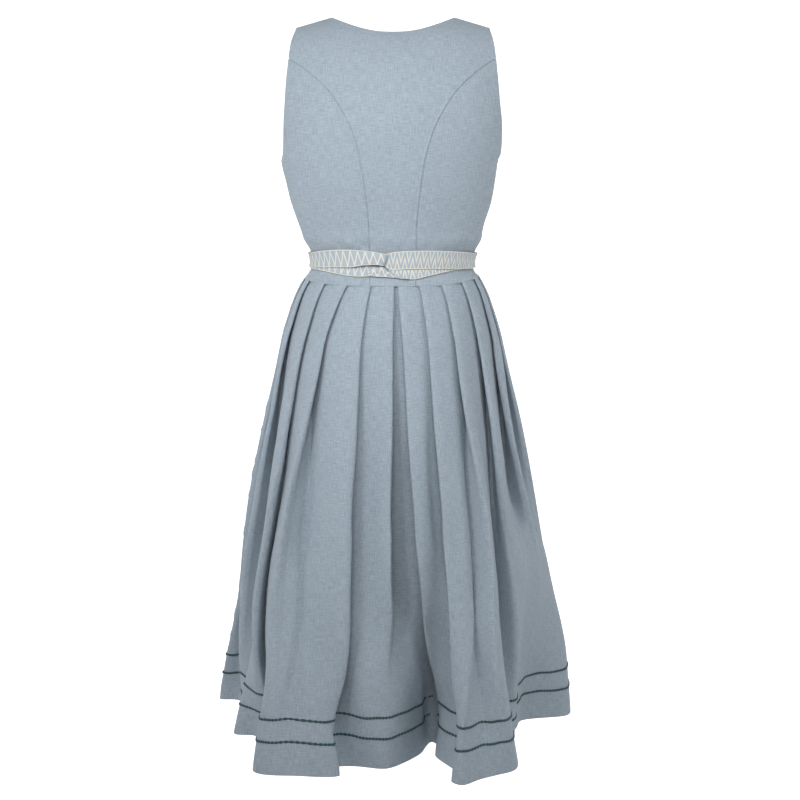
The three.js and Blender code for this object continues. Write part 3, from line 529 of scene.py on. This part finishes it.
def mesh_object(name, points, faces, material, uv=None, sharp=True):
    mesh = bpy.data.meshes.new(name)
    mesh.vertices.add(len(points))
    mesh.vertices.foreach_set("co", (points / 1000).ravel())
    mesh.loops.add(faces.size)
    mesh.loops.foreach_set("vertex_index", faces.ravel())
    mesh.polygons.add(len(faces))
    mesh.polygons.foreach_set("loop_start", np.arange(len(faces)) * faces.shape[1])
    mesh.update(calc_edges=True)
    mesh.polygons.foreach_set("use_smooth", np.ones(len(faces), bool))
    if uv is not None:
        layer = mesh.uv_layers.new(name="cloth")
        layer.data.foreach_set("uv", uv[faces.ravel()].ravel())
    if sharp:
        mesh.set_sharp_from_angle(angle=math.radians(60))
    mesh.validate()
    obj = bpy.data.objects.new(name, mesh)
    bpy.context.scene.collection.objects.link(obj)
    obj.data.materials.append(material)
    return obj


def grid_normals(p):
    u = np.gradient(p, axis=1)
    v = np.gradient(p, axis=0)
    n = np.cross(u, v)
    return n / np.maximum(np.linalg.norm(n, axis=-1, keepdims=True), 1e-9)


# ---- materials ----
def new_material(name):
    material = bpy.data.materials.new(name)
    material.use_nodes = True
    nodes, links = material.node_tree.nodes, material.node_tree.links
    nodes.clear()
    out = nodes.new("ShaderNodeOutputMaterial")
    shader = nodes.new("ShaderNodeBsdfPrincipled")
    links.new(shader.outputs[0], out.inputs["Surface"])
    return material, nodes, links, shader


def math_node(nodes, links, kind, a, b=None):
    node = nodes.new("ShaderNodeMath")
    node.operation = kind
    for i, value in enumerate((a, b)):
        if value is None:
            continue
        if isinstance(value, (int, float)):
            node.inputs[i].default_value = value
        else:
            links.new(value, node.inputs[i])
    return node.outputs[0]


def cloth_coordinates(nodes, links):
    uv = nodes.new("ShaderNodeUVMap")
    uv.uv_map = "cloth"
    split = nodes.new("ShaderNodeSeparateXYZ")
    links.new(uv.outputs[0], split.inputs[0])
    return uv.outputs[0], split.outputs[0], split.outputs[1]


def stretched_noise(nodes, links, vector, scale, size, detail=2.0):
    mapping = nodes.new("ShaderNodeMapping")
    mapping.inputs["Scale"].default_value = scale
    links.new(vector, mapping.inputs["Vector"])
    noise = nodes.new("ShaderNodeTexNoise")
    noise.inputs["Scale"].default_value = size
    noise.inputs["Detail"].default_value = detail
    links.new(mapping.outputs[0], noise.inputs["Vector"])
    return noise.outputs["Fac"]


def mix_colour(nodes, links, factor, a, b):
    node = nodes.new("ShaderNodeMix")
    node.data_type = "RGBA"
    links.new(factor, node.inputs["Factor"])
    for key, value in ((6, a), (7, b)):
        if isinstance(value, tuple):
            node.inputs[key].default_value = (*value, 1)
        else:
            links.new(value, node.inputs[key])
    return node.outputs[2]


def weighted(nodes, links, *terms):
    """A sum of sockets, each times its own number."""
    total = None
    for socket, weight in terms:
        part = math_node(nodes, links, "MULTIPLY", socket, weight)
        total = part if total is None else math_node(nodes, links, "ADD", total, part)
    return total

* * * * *

Repeat exactly, please, each line from the beginning of the data through the line with "return material, nodes, links, shader" in it, and only those lines.

### Complete output
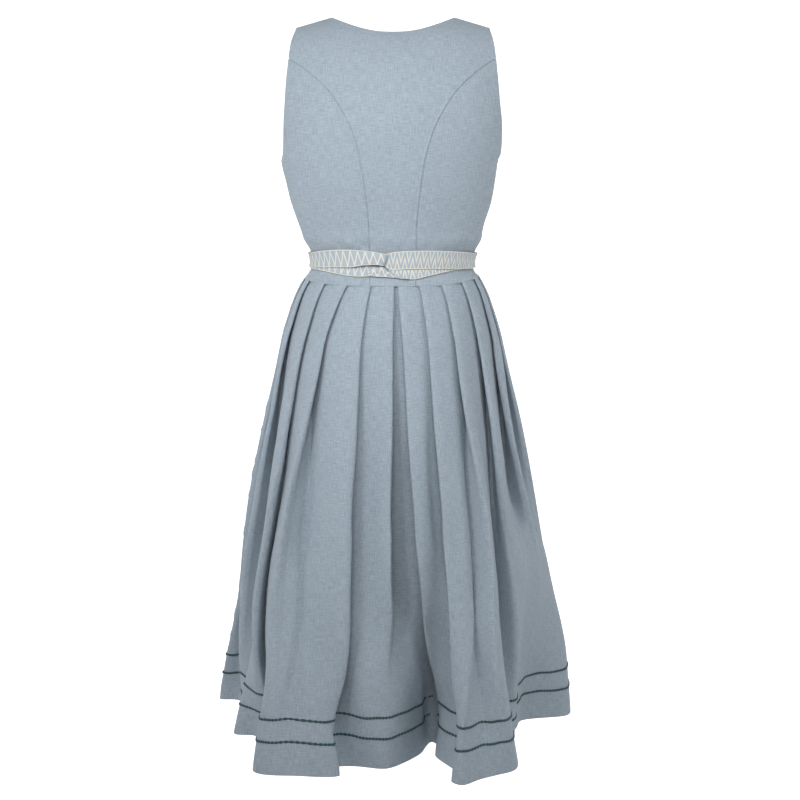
The three.js and Blender code for this object continues. Write part 3, from line 529 of scene.py on. This part finishes it.
def mesh_object(name, points, faces, material, uv=None, sharp=True):
    mesh = bpy.data.meshes.new(name)
    mesh.vertices.add(len(points))
    mesh.vertices.foreach_set("co", (points / 1000).ravel())
    mesh.loops.add(faces.size)
    mesh.loops.foreach_set("vertex_index", faces.ravel())
    mesh.polygons.add(len(faces))
    mesh.polygons.foreach_set("loop_start", np.arange(len(faces)) * faces.shape[1])
    mesh.update(calc_edges=True)
    mesh.polygons.foreach_set("use_smooth", np.ones(len(faces), bool))
    if uv is not None:
        layer = mesh.uv_layers.new(name="cloth")
        layer.data.foreach_set("uv", uv[faces.ravel()].ravel())
    if sharp:
        mesh.set_sharp_from_angle(angle=math.radians(60))
    mesh.validate()
    obj = bpy.data.objects.new(name, mesh)
    bpy.context.scene.collection.objects.link(obj)
    obj.data.materials.append(material)
    return obj


def grid_normals(p):
    u = np.gradient(p, axis=1)
    v = np.gradient(p, axis=0)
    n = np.cross(u, v)
    return n / np.maximum(np.linalg.norm(n, axis=-1, keepdims=True), 1e-9)


# ---- materials ----
def new_material(name):
    material = bpy.data.materials.new(name)
    material.use_nodes = True
    nodes, links = material.node_tree.nodes, material.node_tree.links
    nodes.clear()
    out = nodes.new("ShaderNodeOutputMaterial")
    shader = nodes.new("ShaderNodeBsdfPrincipled")
    links.new(shader.outputs[0], out.inputs["Surface"])
    return material, nodes, links, shader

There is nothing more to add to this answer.